The Court concluded that even if Mrs. Gonzalez could show that arrest was mandatory and without discretion (even if the offender is no longer at the scene; and, even if she could show that she was entitled to police enforcement of the order, the order did not create a protected property interest under the Constitution thus, law enforcement could not be held liable for the deaths of the three little girls at the hands of their father.

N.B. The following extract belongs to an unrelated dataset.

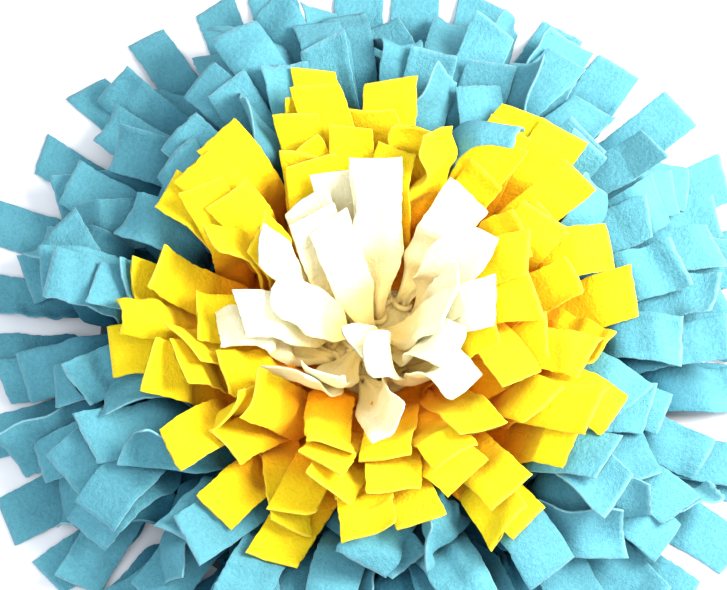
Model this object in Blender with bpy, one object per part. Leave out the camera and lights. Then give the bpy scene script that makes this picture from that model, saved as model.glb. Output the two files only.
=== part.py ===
"""A snuffle mat: fleece strips in three colours, knotted by their middles on a round base mat.

Metres, +Z up. The mat lies on the plane z = 0 with its centre at the origin.
"""

import math
import random
from dataclasses import dataclass, replace

import bmesh
import bpy
from mathutils import Quaternion, Vector
from mathutils.bvhtree import BVHTree

MM = 0.001
DEG = math.pi / 180

# Strips: each one makes two tails, from its knot to its cut ends
STRIP_WIDTH = 27 * MM
NARROWEST = 0.88
WIDEST = 1.08
FLEECE = 1.6 * MM
TAIL = 82 * MM
TAIL_LEAST = 0.88
TAIL_MOST = 1.06
NECK_WIDTH = 9 * MM
NECK_DEPTH = 4.0 * MM
NECK_END = 8 * MM
SPREAD_END = 23 * MM
MOST_SKEW = 4 * MM

# Base mat and the bed of knots on it
BASE_RADIUS = 152 * MM
BASE_THICK = 4 * MM
BASE_RIM = 1.2 * MM
KNOT_BED = 2.6 * MM
ROOT_SINK = 1.2 * MM
GAP = 0.3 * MM
BED_TOP = BASE_THICK + GAP + KNOT_BED
ROUND_STEPS = 72

# The lowest outer tails: level over the rim, then down on to the floor
FLOOR_LEVEL = 10 * MM
FLOOR_DROP = 30 * MM
FLOOR_STEP = 0.5 * MM

# How the tails are laid
SEED = 10
INNER_SEED = 43
STAND_OFF = 0.35 * MM
SIDE_OFF = 0.3 * MM
STEEPEST_FALL = -0.6
BEND_STEP = 9 * DEG
MOST_UP = 24 * DEG
MOST_TESTS = 200
TRIES = 16
SHOWN_TRIES = 6

# How freely the tails of each layer lie: heading, roll and twist each way in degrees,
# how far each try strays from that, and how many in ten are twisted over or curled
LAYERS = {
    "floor": {"heading": 5, "roll": 0, "twist": 0, "stray": 5, "twisted": 0, "curled": 0},
    "lower": {"heading": 12, "roll": 4, "twist": 10, "stray": 5, "twisted": 0, "curled": 0},
    "upper": {"heading": 46, "roll": 30, "twist": 44, "stray": 10, "twisted": 2.0, "curled": 3.0},
    "inner": {"heading": 24, "roll": 16, "twist": 26, "stray": 12, "twisted": 0.6, "curled": 1.5},
}

# Stretches of a tail past its neck: share of the length at its end, most bend down in degrees
STRETCHES = (
    (None, 62),
    (0.52, 50),
    (0.76, 38),
    (1.0, 34),
)

# bed of knots, inner and outer radius in mm
BEDS = (
    ("blue_outer_strips", 131.3, 149.0),
    ("blue_inner_strips", 87.3, 131.0),
    ("yellow_strips", 31.8, 87.0),
    ("cream_strips", 0.0, 31.5),
)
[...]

In a sweeping conclusion the Court reiterated its position on the lack of constitutional duty of government actors to protect citizens from third party harm and the ability of states to enact legislation that recognizes such protection as a matter of state law if the state so chooses. The Court held: “In light of today’s decision and that in DeShaney, the benefit that a third party may receive from having someone else arrested for a crime generally does not trigger protections under the Due Process Clause, neither in its procedural nor in its ‘substantive’ manifestations. This result reflects our continuing reluctance to treat the Fourteenth Amendment as ‘a font of tort law,’…. but it does not mean States are powerless to provide victims with personally enforceable remedies. Although the framers of the Fourteenth Amendment and the Civil Rights Act of 1871, 17 Stat. 13 (the original source of § 1983), did not create a system by which police departments are generally held financially accountable for crimes that better policing might have prevented, the people of Colorado are free to craft such a system under state law.”

Key Points:

Law Enforcement generally has no constitutional duty to protect citizens from third party harm.

A duty may be found when law enforcement officers have in some way created or enhance the danger to an individual.

A duty will be found in cases where the person to be protected is in the custody of government against his will and are powerless to protect himself.